## Request
Every line below must be reproduced exactly. Copy them all.

## Dataset section

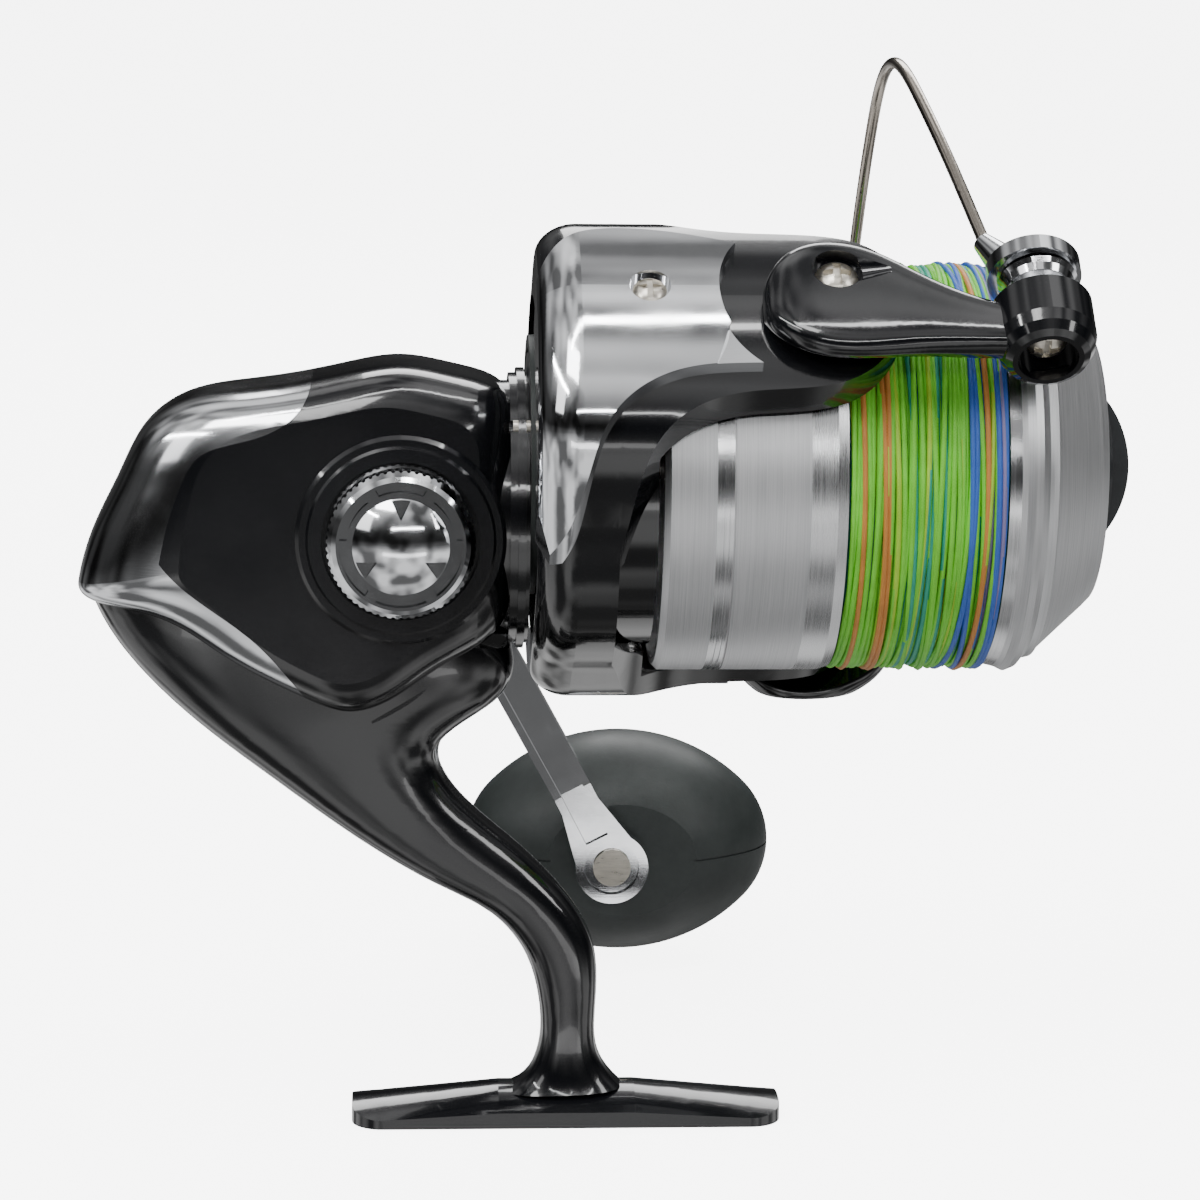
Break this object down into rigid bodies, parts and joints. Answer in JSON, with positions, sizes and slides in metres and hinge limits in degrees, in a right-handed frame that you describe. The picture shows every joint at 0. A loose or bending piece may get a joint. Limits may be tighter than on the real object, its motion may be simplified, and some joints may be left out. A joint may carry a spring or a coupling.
{
  "type": "spinning reel",
  "caption": "Front drag spinning reel with rotor, folding bail, line roller, oscillating spool wound with braided line, cranked handle with an oval knob, and a foot on a curved stem.",
  "frame": {"origin": "centre of the underside of the mounting foot", "axes": "+X forward along the spool axis, towards the drag knob; +Z from the foot towards the body; +Y from the side cover towards the handle"},
  "size_m": [0.1656, 0.1592, 0.1697],
  "materials": {
    "black_paint": "gloss",
    "chrome": "polished",
    "steel": "satin",
    "aluminium": "turned",
    "zinc": "satin",
    "brass": "satin",
    "rubber": "matte",
    "plastic": "satin",
    "line": "braided"
  },
  "bodies": {
    "frame": {"body_frame": "black_paint", "side_cover": "black_paint", "rear_guard": "chrome", "screw_cap": "chrome", "drive_bearing_cover_side": "steel", "drive_bearing_frame_side": "steel", "pinion_bearing_front": "steel", "pinion_bearing_rear": "steel", "clutch_housing": "plastic", "clutch_housing_screws": "steel", "clutch_ring": "steel", "clutch_rollers": "steel", "friction_ring": "rubber", "worm_bushings": "plastic", "slider_guide_rod": "steel", "side_cover_screws": "steel"},
    "drive": {"drive_gear": "zinc", "drive_shaft": "steel", "handle_collar": "black_paint", "handle_arm": "chrome", "knob_shaft": "steel", "handle_screw": "steel"},
    "knob": {"handle_knob": "rubber", "knob_bearings": "steel", "knob_cap": "rubber"},
    "rotor": {"pinion_gear": "brass", "rotor_frame": "black_paint", "arm_cover": "chrome", "plain_arm_cover": "chrome", "arm_cover_screws": "steel", "clutch_sleeve": "steel", "rotor_nut": "brass", "nut_lock_plate": "steel", "nut_plate_screw": "steel", "bail_spring": "steel", "bail_spring_guide": "plastic", "balance_weight": "zinc"},
    "bail": {"bail_lever": "black_paint", "bail_wire": "steel", "wire_cap": "chrome", "bail_mount": "black_paint", "bail_pivot_screws": "steel", "roller_screw": "steel", "roller_bearing": "steel"},
    "roller": {"line_roller": "chrome"},
    "worm": {"worm_shaft": "steel", "worm_gear": "plastic"},
    "carriage": {"main_shaft": "steel", "oscillation_slider": "zinc", "slider_pawl": "steel", "slider_screw": "steel", "spool_seat": "plastic", "drag_washers_keyed": "steel"},
    "spool_group": {"spool": "aluminium", "line_winding": "line", "drag_washers_eared": "steel", "spool_bearing": "steel", "click_ring": "plastic", "retaining_ring": "steel"},
    "drag_control": {"drag_knob": "plastic"}
  },
  "joints": [
    {"name": "handle_spin", "type": "hinge", "parent": "frame", "child": "drive", "pos_m": [-0.0268, 0, 0.0972], "axis": [0, 1, 0], "continuous": true},
    {"name": "knob_spin", "type": "hinge", "parent": "drive", "child": "knob", "pos_m": [0.0117, 0.095, 0.0222], "axis": [0, 1, 0], "continuous": true},
    {"name": "rotor_spin", "type": "hinge", "parent": "frame", "child": "rotor", "pos_m": [0, 0, 0.1065], "axis": [1, 0, 0], "continuous": true},
    {"name": "worm_spin", "type": "hinge", "parent": "frame", "child": "worm", "pos_m": [-0.04, 0.0092, 0.1085], "axis": [1, 0, 0], "continuous": true},
    {"name": "bail_swing", "type": "hinge", "parent": "rotor", "child": "bail", "pos_m": [0.0379, -0.02677, 0.13623], "axis": [0, -0.6691, 0.7431], "range_deg": [-105, 0]},
    {"name": "roller_spin", "type": "hinge", "parent": "bail", "child": "roller", "pos_m": [0.0683, -0.0281, 0.13771], "axis": [0, 0.7431, 0.6691], "continuous": true},
    {"name": "spool_stroke", "type": "slide", "parent": "frame", "child": "carriage", "axis": [1, 0, 0], "range_m": [0, 0.018]},
    {"name": "drag_slip", "type": "hinge", "parent": "carriage", "child": "spool_group", "pos_m": [0.05, 0, 0.1065], "axis": [1, 0, 0], "continuous": true},
    {"name": "drag_knob_turn", "type": "hinge", "parent": "carriage", "child": "drag_control", "pos_m": [0.083, 0, 0.1065], "axis": [1, 0, 0], "range_deg": [-270, 270]}
  ],
  "couplings": [
    {"joint": "rotor_spin", "follows": "handle_spin", "ratio": 4.4444},
    {"joint": "worm_spin", "follows": "handle_spin", "ratio": -2.8571}
  ]
}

## Correct answer
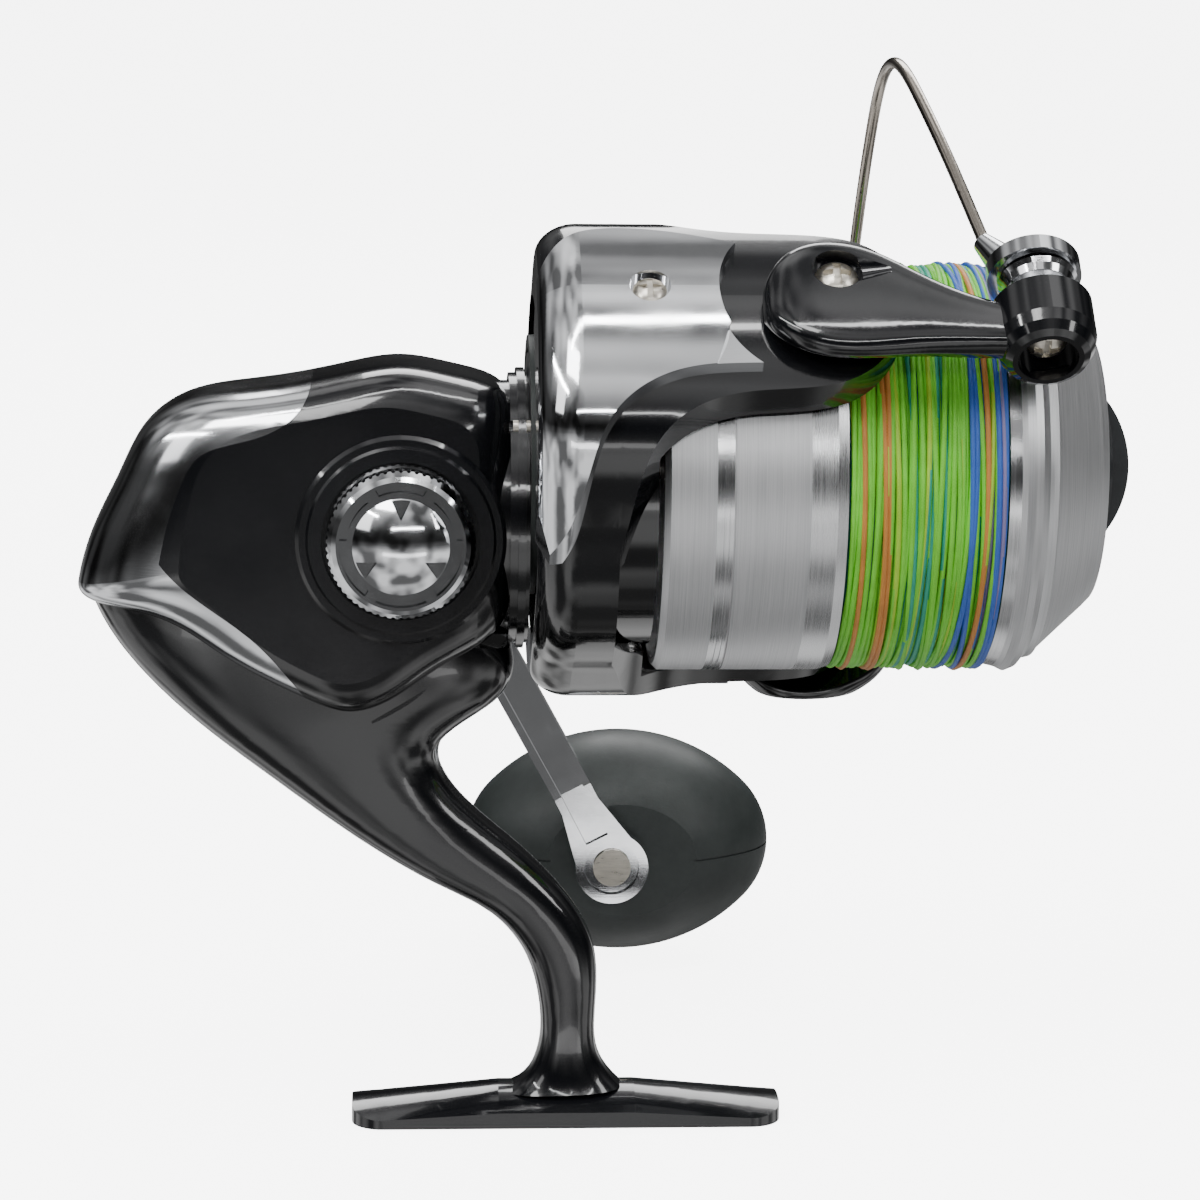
Break this object down into rigid bodies, parts and joints. Answer in JSON, with positions, sizes and slides in metres and hinge limits in degrees, in a right-handed frame that you describe. The picture shows every joint at 0. A loose or bending piece may get a joint. Limits may be tighter than on the real object, its motion may be simplified, and some joints may be left out. A joint may carry a spring or a coupling.
{
  "type": "spinning reel",
  "caption": "Front drag spinning reel with rotor, folding bail, line roller, oscillating spool wound with braided line, cranked handle with an oval knob, and a foot on a curved stem.",
  "frame": {"origin": "centre of the underside of the mounting foot", "axes": "+X forward along the spool axis, towards the drag knob; +Z from the foot towards the body; +Y from the side cover towards the handle"},
  "size_m": [0.1656, 0.1592, 0.1697],
  "materials": {
    "black_paint": "gloss",
    "chrome": "polished",
    "steel": "satin",
    "aluminium": "turned",
    "zinc": "satin",
    "brass": "satin",
    "rubber": "matte",
    "plastic": "satin",
    "line": "braided"
  },
  "bodies": {
    "frame": {"body_frame": "black_paint", "side_cover": "black_paint", "rear_guard": "chrome", "screw_cap": "chrome", "drive_bearing_cover_side": "steel", "drive_bearing_frame_side": "steel", "pinion_bearing_front": "steel", "pinion_bearing_rear": "steel", "clutch_housing": "plastic", "clutch_housing_screws": "steel", "clutch_ring": "steel", "clutch_rollers": "steel", "friction_ring": "rubber", "worm_bushings": "plastic", "slider_guide_rod": "steel", "side_cover_screws": "steel"},
    "drive": {"drive_gear": "zinc", "drive_shaft": "steel", "handle_collar": "black_paint", "handle_arm": "chrome", "knob_shaft": "steel", "handle_screw": "steel"},
    "knob": {"handle_knob": "rubber", "knob_bearings": "steel", "knob_cap": "rubber"},
    "rotor": {"pinion_gear": "brass", "rotor_frame": "black_paint", "arm_cover": "chrome", "plain_arm_cover": "chrome", "arm_cover_screws": "steel", "clutch_sleeve": "steel", "rotor_nut": "brass", "nut_lock_plate": "steel", "nut_plate_screw": "steel", "bail_spring": "steel", "bail_spring_guide": "plastic", "balance_weight": "zinc"},
    "bail": {"bail_lever": "black_paint", "bail_wire": "steel", "wire_cap": "chrome", "bail_mount": "black_paint", "bail_pivot_screws": "steel", "roller_screw": "steel", "roller_bearing": "steel"},
    "roller": {"line_roller": "chrome"},
    "worm": {"worm_shaft": "steel", "worm_gear": "plastic"},
    "carriage": {"main_shaft": "steel", "oscillation_slider": "zinc", "slider_pawl": "steel", "slider_screw": "steel", "spool_seat": "plastic", "drag_washers_keyed": "steel"},
    "spool_group": {"spool": "aluminium", "line_winding": "line", "drag_washers_eared": "steel", "spool_bearing": "steel", "click_ring": "plastic", "retaining_ring": "steel"},
    "drag_control": {"drag_knob": "plastic"}
  },
  "joints": [
    {"name": "handle_spin", "type": "hinge", "parent": "frame", "child": "drive", "pos_m": [-0.0268, 0, 0.0972], "axis": [0, 1, 0], "continuous": true},
    {"name": "knob_spin", "type": "hinge", "parent": "drive", "child": "knob", "pos_m": [0.0117, 0.095, 0.0222], "axis": [0, 1, 0], "continuous": true},
    {"name": "rotor_spin", "type": "hinge", "parent": "frame", "child": "rotor", "pos_m": [0, 0, 0.1065], "axis": [1, 0, 0], "continuous": true},
    {"name": "worm_spin", "type": "hinge", "parent": "frame", "child": "worm", "pos_m": [-0.04, 0.0092, 0.1085], "axis": [1, 0, 0], "continuous": true},
    {"name": "bail_swing", "type": "hinge", "parent": "rotor", "child": "bail", "pos_m": [0.0379, -0.02677, 0.13623], "axis": [0, -0.6691, 0.7431], "range_deg": [-105, 0]},
    {"name": "roller_spin", "type": "hinge", "parent": "bail", "child": "roller", "pos_m": [0.0683, -0.0281, 0.13771], "axis": [0, 0.7431, 0.6691], "continuous": true},
    {"name": "spool_stroke", "type": "slide", "parent": "frame", "child": "carriage", "axis": [1, 0, 0], "range_m": [0, 0.018]},
    {"name": "drag_slip", "type": "hinge", "parent": "carriage", "child": "spool_group", "pos_m": [0.05, 0, 0.1065], "axis": [1, 0, 0], "continuous": true},
    {"name": "drag_knob_turn", "type": "hinge", "parent": "carriage", "child": "drag_control", "pos_m": [0.083, 0, 0.1065], "axis": [1, 0, 0], "range_deg": [-270, 270]}
  ],
  "couplings": [
    {"joint": "rotor_spin", "follows": "handle_spin", "ratio": 4.4444},
    {"joint": "worm_spin", "follows": "handle_spin", "ratio": -2.8571}
  ]
}